Decisions of an intermediate appellate court are entitled to considerable weight but in the absence of a clear pronouncement by the Supreme Court of Pennsylvania, I believe I must follow Baram v. Farugia, supra, and Bruce Lincoln-Mercury v. Universal C.I.T. Credit Corp., supra. Accordingly, the award of punitive damages will be set aside.

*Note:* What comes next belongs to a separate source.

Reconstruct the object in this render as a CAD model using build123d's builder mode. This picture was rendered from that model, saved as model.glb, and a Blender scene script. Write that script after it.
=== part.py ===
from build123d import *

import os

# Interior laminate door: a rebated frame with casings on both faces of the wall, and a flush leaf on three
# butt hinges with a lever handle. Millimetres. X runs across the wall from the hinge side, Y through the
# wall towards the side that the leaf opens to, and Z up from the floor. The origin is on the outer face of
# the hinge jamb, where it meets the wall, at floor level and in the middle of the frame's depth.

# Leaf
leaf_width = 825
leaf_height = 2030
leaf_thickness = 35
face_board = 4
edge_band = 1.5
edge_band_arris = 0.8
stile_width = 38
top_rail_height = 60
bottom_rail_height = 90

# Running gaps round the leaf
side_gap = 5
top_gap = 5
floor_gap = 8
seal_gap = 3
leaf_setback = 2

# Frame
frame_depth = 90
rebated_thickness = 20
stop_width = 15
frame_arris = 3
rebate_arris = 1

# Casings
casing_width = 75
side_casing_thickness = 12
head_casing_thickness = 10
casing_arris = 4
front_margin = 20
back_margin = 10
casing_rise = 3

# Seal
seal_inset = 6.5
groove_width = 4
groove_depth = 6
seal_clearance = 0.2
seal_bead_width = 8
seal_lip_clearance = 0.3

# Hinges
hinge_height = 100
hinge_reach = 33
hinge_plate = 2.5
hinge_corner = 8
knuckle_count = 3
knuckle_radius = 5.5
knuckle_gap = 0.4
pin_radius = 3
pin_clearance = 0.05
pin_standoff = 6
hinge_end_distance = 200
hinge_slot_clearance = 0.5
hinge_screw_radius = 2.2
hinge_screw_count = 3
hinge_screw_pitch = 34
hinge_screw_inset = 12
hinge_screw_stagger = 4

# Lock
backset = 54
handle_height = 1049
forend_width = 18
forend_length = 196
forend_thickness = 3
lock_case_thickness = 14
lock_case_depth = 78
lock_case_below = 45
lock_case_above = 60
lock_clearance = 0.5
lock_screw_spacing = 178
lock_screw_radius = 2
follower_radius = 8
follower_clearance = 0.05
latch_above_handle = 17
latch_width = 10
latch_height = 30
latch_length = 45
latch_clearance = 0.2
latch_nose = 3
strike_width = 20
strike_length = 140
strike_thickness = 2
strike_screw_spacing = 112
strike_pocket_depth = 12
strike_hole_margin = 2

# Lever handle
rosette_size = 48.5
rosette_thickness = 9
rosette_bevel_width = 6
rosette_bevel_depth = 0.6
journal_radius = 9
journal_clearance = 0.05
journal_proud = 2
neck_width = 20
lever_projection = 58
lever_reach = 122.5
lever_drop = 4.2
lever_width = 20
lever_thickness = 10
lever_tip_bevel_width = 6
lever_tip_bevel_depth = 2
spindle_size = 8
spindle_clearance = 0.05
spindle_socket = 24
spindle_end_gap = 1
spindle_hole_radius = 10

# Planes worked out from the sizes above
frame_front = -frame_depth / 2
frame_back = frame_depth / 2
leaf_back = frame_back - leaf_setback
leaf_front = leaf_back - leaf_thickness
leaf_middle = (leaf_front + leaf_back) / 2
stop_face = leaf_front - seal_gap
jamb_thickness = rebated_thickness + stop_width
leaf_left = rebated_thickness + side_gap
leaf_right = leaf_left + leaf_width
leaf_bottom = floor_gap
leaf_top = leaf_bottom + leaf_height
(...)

Since the jury found there was no pecuniary loss, the verdict will be molded as a finding for the defendant.
Judgment will be entered in favor of the defendant.

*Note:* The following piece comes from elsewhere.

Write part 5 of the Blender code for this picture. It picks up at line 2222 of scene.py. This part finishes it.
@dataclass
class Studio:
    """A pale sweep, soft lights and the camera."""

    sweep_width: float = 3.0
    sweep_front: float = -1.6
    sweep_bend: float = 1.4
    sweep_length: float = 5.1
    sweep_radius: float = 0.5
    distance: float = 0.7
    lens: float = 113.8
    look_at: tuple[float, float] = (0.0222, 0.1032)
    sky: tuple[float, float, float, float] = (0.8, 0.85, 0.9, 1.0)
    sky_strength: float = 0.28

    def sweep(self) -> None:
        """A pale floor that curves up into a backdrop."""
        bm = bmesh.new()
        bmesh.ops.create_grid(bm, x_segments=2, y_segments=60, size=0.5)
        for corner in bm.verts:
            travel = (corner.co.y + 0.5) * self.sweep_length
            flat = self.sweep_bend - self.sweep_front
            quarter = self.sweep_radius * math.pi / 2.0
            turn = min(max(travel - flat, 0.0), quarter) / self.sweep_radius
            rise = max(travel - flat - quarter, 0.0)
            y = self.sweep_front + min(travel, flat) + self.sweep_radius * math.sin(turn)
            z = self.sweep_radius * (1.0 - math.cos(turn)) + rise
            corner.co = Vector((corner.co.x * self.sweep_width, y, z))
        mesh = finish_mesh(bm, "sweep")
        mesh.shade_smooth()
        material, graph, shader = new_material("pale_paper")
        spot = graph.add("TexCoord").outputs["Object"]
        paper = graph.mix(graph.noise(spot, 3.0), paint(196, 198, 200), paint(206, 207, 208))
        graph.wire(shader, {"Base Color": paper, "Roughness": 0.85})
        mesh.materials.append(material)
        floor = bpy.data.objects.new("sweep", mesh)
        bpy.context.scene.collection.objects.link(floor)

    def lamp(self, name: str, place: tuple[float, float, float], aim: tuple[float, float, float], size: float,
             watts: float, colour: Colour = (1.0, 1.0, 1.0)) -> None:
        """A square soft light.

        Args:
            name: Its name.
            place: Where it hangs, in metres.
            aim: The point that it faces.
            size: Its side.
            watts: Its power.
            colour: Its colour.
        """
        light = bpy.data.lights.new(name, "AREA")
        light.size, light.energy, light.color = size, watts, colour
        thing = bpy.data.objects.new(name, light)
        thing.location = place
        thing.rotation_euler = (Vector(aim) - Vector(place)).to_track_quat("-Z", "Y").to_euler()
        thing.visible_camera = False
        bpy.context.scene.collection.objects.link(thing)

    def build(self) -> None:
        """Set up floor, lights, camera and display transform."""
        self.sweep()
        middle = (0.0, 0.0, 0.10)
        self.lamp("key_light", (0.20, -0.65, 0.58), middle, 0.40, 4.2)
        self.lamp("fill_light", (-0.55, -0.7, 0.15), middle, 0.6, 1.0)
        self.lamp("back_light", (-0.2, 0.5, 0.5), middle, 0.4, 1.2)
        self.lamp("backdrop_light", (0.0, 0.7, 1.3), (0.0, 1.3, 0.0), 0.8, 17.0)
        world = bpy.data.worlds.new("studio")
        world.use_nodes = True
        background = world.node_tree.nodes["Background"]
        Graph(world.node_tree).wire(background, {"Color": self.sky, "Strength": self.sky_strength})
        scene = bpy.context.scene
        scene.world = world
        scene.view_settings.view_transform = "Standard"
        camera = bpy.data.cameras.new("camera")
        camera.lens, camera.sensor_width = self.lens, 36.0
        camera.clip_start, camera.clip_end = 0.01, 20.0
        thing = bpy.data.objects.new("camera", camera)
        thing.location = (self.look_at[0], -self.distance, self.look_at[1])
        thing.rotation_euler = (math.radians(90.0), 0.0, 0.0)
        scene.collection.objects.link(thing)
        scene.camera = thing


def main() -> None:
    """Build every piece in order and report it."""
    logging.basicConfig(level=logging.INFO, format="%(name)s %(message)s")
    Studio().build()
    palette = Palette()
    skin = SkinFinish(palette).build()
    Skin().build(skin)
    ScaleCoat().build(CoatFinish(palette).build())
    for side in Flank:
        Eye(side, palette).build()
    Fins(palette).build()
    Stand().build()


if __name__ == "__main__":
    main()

1. Do you find that the defendant converted the plaintiff's Patlex stock and seriously interfered with the plaintiff's dominion, custody and control over it?
YES X NO
2. Do you find that the defendant breached a contract with the plaintiff?
YES X NO
3. Do you find that the defendant violated its fiduciary duty to the plaintiff?
YES X NO
If your answer to any or all of Questions 1, 2, or 3, was "Yes," go on to Question 4. If your answer to all three was "No," go no further.
4. Do you find that any of the defendant's acts described above caused harm to the plaintiff?
YES NO X
5. If your answer to Question 4 is "Yes," what amount do you award the plaintiff as compensation?
6. If your answer to Question 4 is "No," do you award the plaintiff nominal damages of $1.00?
YES NO X
7. If your answer to Question 1 or 3 is "Yes," do you award punitive damages to the plaintiff?
YES X NO
8. If your answer to Question 7 is "Yes,", what amount do you award the plaintiff as punitive damages?
Fifteen Thousand Dollars
AND NOW, this 9th day of APRIL, 1985, upon consideration of the jury's responses to the special interrogatories and the reasons set forth in the Memorandum filed herewith, a verdict is hereby entered in favor of the defendant and JUDGMENT will be entered accordingly.